(Stored items)
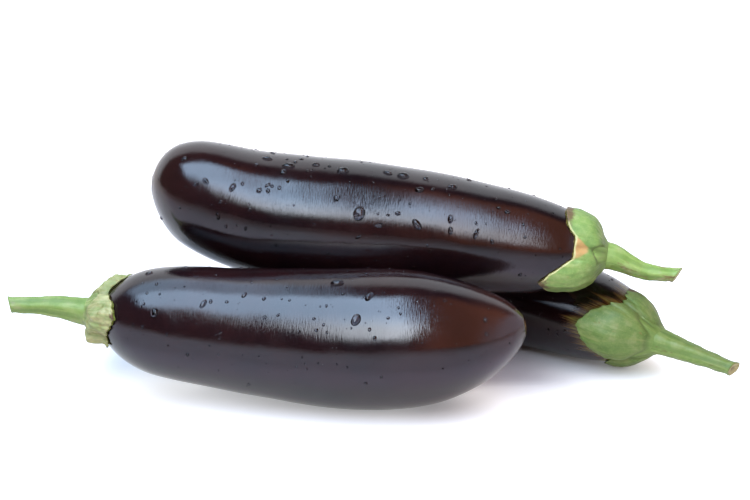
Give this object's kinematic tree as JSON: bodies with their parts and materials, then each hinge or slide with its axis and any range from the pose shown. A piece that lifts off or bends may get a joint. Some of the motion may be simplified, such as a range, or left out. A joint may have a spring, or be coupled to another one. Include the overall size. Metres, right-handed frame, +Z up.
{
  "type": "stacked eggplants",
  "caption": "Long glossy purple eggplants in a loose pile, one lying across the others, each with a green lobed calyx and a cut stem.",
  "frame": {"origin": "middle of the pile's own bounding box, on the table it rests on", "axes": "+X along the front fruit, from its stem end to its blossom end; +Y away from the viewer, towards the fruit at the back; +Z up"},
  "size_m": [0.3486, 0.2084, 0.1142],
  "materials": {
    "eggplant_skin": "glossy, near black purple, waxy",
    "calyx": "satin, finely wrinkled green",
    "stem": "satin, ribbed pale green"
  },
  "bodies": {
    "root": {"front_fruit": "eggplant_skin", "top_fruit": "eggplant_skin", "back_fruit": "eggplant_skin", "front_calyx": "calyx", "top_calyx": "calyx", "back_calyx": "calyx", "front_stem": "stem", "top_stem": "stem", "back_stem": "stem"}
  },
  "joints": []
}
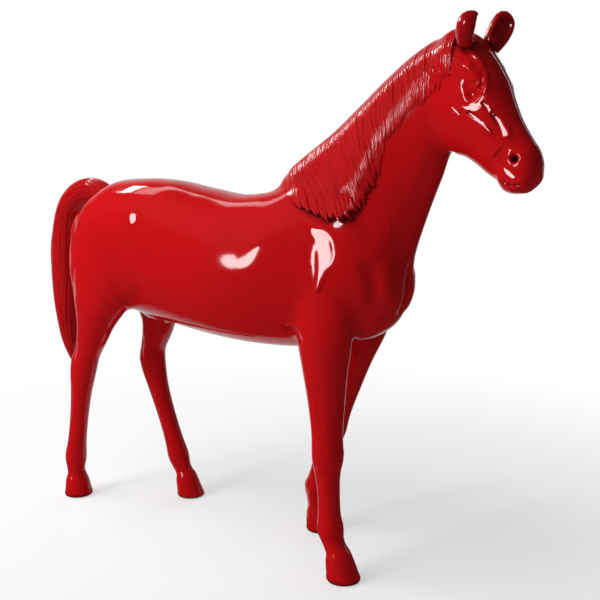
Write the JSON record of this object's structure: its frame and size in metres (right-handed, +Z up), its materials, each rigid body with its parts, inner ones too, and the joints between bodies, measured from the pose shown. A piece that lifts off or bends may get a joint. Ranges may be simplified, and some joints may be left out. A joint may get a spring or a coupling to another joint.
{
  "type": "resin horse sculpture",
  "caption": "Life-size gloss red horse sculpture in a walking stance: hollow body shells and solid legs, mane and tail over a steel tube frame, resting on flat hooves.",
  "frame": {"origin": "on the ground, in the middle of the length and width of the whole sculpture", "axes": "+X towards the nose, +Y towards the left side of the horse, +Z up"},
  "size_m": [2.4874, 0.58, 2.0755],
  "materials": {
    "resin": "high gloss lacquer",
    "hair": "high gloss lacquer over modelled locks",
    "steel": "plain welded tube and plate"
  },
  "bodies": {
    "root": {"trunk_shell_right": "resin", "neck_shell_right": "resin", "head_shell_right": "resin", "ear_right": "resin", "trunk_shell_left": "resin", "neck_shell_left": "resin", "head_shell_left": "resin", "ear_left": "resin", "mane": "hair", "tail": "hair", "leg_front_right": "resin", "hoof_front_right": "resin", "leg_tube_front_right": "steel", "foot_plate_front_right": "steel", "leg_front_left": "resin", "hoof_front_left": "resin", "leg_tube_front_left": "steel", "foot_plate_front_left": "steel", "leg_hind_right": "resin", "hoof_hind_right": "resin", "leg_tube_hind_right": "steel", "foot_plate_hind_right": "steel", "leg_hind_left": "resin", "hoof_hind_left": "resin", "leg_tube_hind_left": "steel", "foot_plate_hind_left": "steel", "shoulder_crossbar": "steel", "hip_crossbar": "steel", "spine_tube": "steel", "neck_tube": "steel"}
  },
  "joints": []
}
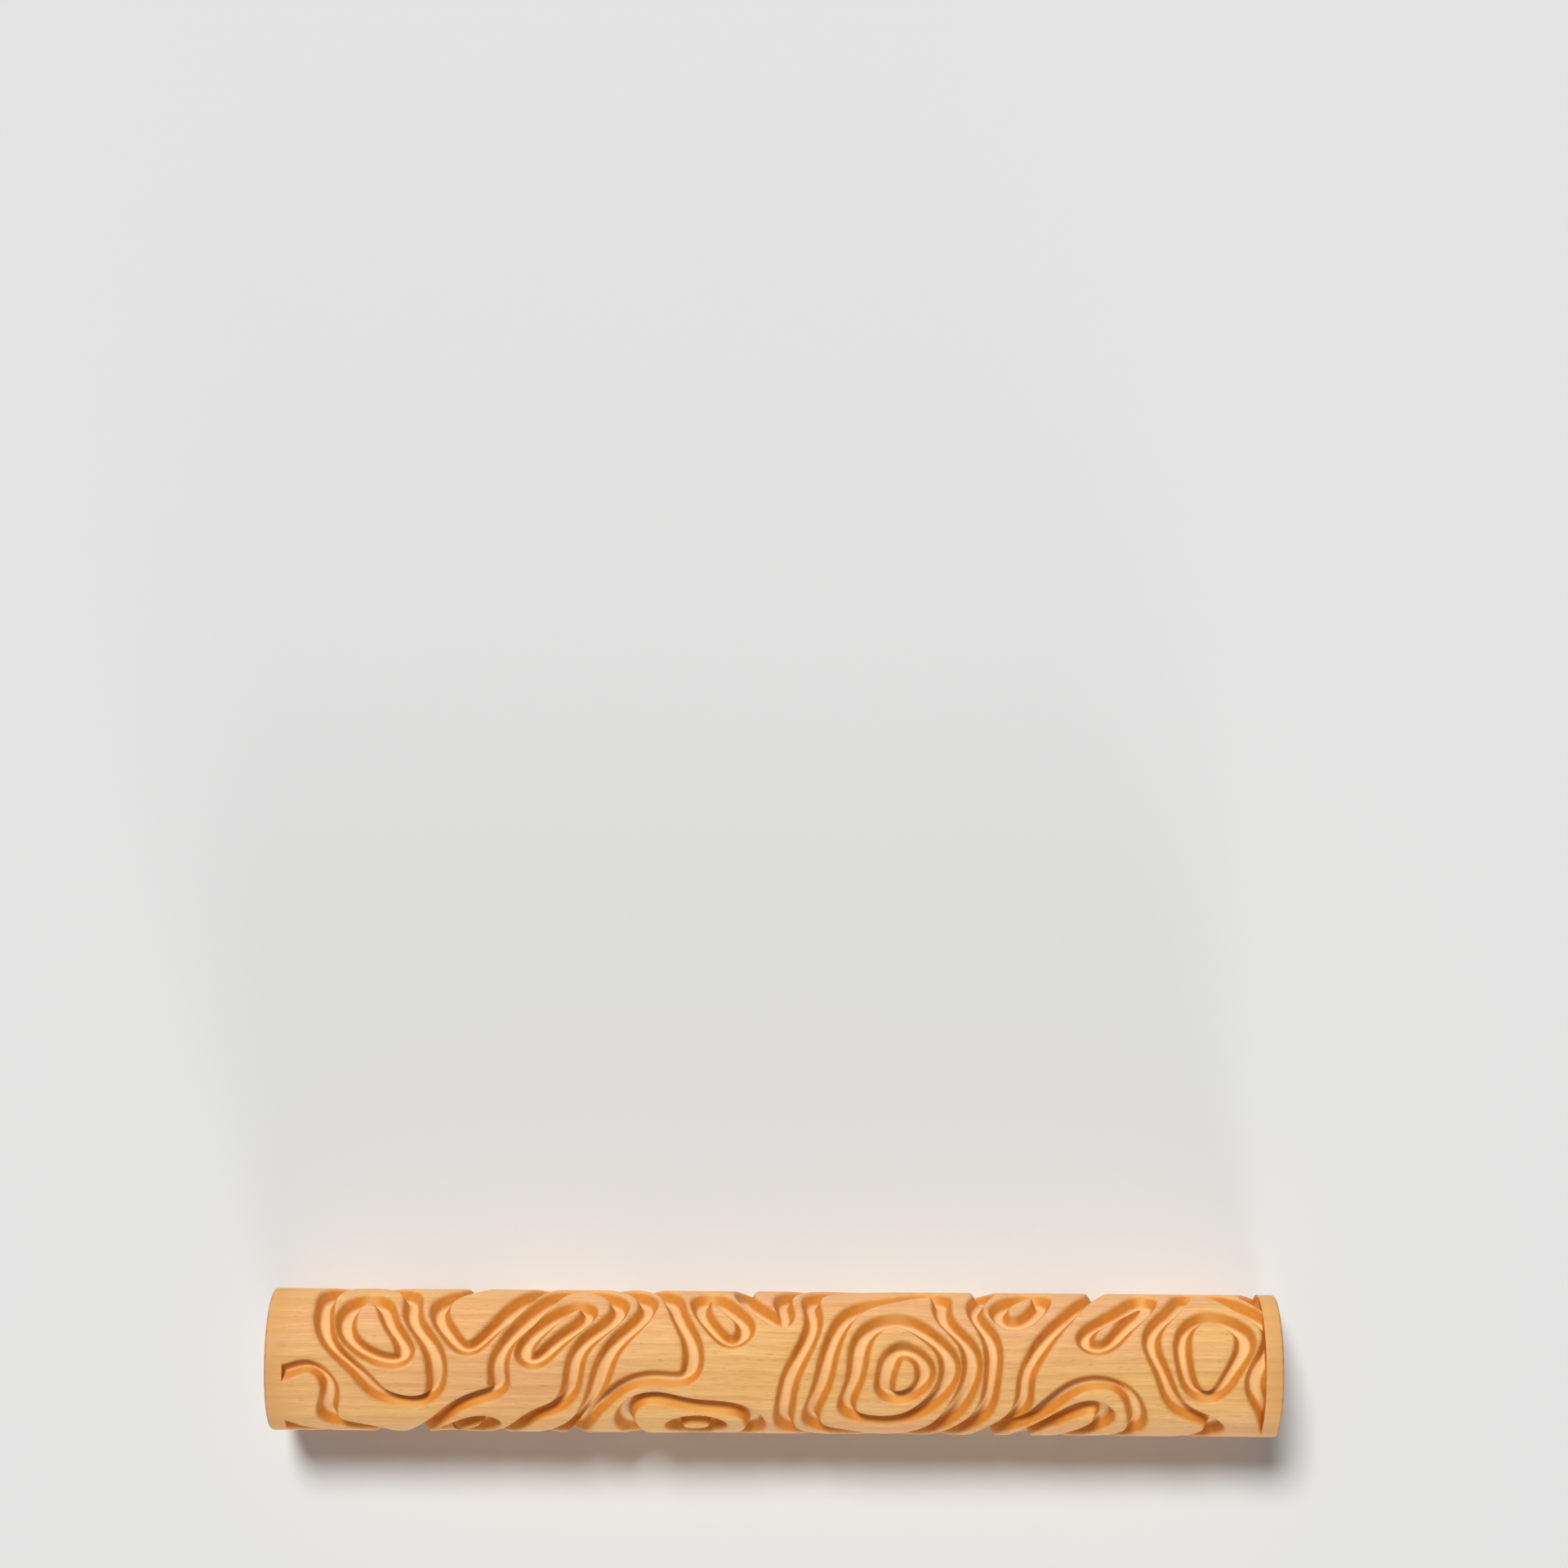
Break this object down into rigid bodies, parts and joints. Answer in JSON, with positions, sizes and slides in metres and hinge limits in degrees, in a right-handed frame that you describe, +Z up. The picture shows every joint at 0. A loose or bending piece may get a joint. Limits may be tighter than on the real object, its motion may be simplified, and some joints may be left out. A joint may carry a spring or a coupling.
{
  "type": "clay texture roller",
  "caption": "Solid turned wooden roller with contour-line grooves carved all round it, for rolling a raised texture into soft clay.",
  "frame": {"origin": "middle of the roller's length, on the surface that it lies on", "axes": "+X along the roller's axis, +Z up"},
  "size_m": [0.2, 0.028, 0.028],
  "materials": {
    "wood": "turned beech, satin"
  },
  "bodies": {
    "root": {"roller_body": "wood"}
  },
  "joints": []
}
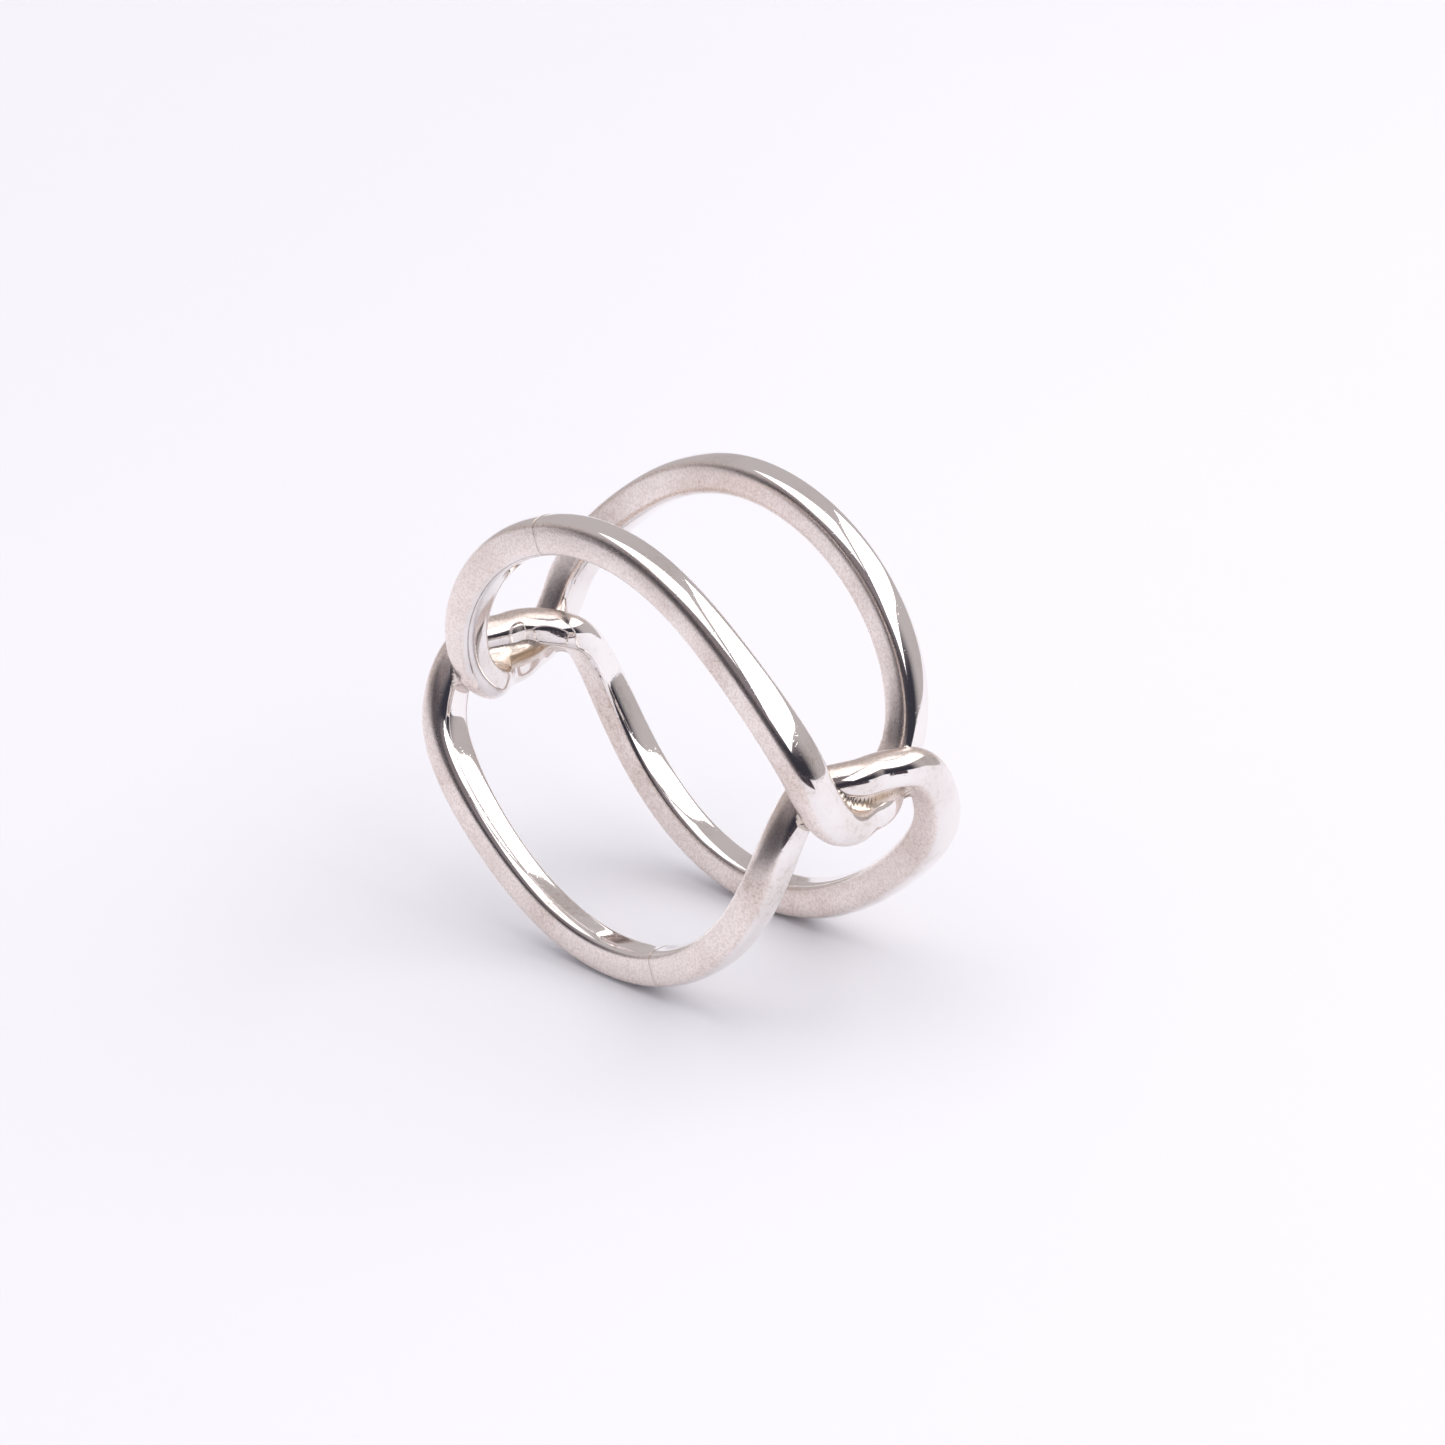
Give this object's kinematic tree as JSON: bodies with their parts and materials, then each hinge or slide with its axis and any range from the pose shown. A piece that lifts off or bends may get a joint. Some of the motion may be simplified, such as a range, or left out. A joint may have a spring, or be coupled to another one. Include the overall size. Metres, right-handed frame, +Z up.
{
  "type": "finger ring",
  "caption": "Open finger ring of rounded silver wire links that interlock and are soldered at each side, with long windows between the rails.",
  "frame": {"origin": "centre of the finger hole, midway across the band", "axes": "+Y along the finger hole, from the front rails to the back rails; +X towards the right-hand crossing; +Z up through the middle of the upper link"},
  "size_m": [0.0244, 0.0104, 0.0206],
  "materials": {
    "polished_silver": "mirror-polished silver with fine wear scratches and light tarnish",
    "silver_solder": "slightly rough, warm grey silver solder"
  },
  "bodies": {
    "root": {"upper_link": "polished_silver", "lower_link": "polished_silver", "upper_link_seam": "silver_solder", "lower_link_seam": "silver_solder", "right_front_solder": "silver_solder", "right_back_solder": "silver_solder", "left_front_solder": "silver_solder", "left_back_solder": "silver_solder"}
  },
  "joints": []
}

== EXERCISE TASK ==
Without the pictures, restate all of the entries above verbatim.

== ANSWER TO THE PROBLEM ==
Give this object's kinematic tree as JSON: bodies with their parts and materials, then each hinge or slide with its axis and any range from the pose shown. A piece that lifts off or bends may get a joint. Some of the motion may be simplified, such as a range, or left out. A joint may have a spring, or be coupled to another one. Include the overall size. Metres, right-handed frame, +Z up.
{
  "type": "stacked eggplants",
  "caption": "Long glossy purple eggplants in a loose pile, one lying across the others, each with a green lobed calyx and a cut stem.",
  "frame": {"origin": "middle of the pile's own bounding box, on the table it rests on", "axes": "+X along the front fruit, from its stem end to its blossom end; +Y away from the viewer, towards the fruit at the back; +Z up"},
  "size_m": [0.3486, 0.2084, 0.1142],
  "materials": {
    "eggplant_skin": "glossy, near black purple, waxy",
    "calyx": "satin, finely wrinkled green",
    "stem": "satin, ribbed pale green"
  },
  "bodies": {
    "root": {"front_fruit": "eggplant_skin", "top_fruit": "eggplant_skin", "back_fruit": "eggplant_skin", "front_calyx": "calyx", "top_calyx": "calyx", "back_calyx": "calyx", "front_stem": "stem", "top_stem": "stem", "back_stem": "stem"}
  },
  "joints": []
}
Write the JSON record of this object's structure: its frame and size in metres (right-handed, +Z up), its materials, each rigid body with its parts, inner ones too, and the joints between bodies, measured from the pose shown. A piece that lifts off or bends may get a joint. Ranges may be simplified, and some joints may be left out. A joint may get a spring or a coupling to another joint.
{
  "type": "resin horse sculpture",
  "caption": "Life-size gloss red horse sculpture in a walking stance: hollow body shells and solid legs, mane and tail over a steel tube frame, resting on flat hooves.",
  "frame": {"origin": "on the ground, in the middle of the length and width of the whole sculpture", "axes": "+X towards the nose, +Y towards the left side of the horse, +Z up"},
  "size_m": [2.4874, 0.58, 2.0755],
  "materials": {
    "resin": "high gloss lacquer",
    "hair": "high gloss lacquer over modelled locks",
    "steel": "plain welded tube and plate"
  },
  "bodies": {
    "root": {"trunk_shell_right": "resin", "neck_shell_right": "resin", "head_shell_right": "resin", "ear_right": "resin", "trunk_shell_left": "resin", "neck_shell_left": "resin", "head_shell_left": "resin", "ear_left": "resin", "mane": "hair", "tail": "hair", "leg_front_right": "resin", "hoof_front_right": "resin", "leg_tube_front_right": "steel", "foot_plate_front_right": "steel", "leg_front_left": "resin", "hoof_front_left": "resin", "leg_tube_front_left": "steel", "foot_plate_front_left": "steel", "leg_hind_right": "resin", "hoof_hind_right": "resin", "leg_tube_hind_right": "steel", "foot_plate_hind_right": "steel", "leg_hind_left": "resin", "hoof_hind_left": "resin", "leg_tube_hind_left": "steel", "foot_plate_hind_left": "steel", "shoulder_crossbar": "steel", "hip_crossbar": "steel", "spine_tube": "steel", "neck_tube": "steel"}
  },
  "joints": []
}
Break this object down into rigid bodies, parts and joints. Answer in JSON, with positions, sizes and slides in metres and hinge limits in degrees, in a right-handed frame that you describe, +Z up. The picture shows every joint at 0. A loose or bending piece may get a joint. Limits may be tighter than on the real object, its motion may be simplified, and some joints may be left out. A joint may carry a spring or a coupling.
{
  "type": "clay texture roller",
  "caption": "Solid turned wooden roller with contour-line grooves carved all round it, for rolling a raised texture into soft clay.",
  "frame": {"origin": "middle of the roller's length, on the surface that it lies on", "axes": "+X along the roller's axis, +Z up"},
  "size_m": [0.2, 0.028, 0.028],
  "materials": {
    "wood": "turned beech, satin"
  },
  "bodies": {
    "root": {"roller_body": "wood"}
  },
  "joints": []
}
Give this object's kinematic tree as JSON: bodies with their parts and materials, then each hinge or slide with its axis and any range from the pose shown. A piece that lifts off or bends may get a joint. Some of the motion may be simplified, such as a range, or left out. A joint may have a spring, or be coupled to another one. Include the overall size. Metres, right-handed frame, +Z up.
{
  "type": "finger ring",
  "caption": "Open finger ring of rounded silver wire links that interlock and are soldered at each side, with long windows between the rails.",
  "frame": {"origin": "centre of the finger hole, midway across the band", "axes": "+Y along the finger hole, from the front rails to the back rails; +X towards the right-hand crossing; +Z up through the middle of the upper link"},
  "size_m": [0.0244, 0.0104, 0.0206],
  "materials": {
    "polished_silver": "mirror-polished silver with fine wear scratches and light tarnish",
    "silver_solder": "slightly rough, warm grey silver solder"
  },
  "bodies": {
    "root": {"upper_link": "polished_silver", "lower_link": "polished_silver", "upper_link_seam": "silver_solder", "lower_link_seam": "silver_solder", "right_front_solder": "silver_solder", "right_back_solder": "silver_solder", "left_front_solder": "silver_solder", "left_back_solder": "silver_solder"}
  },
  "joints": []
}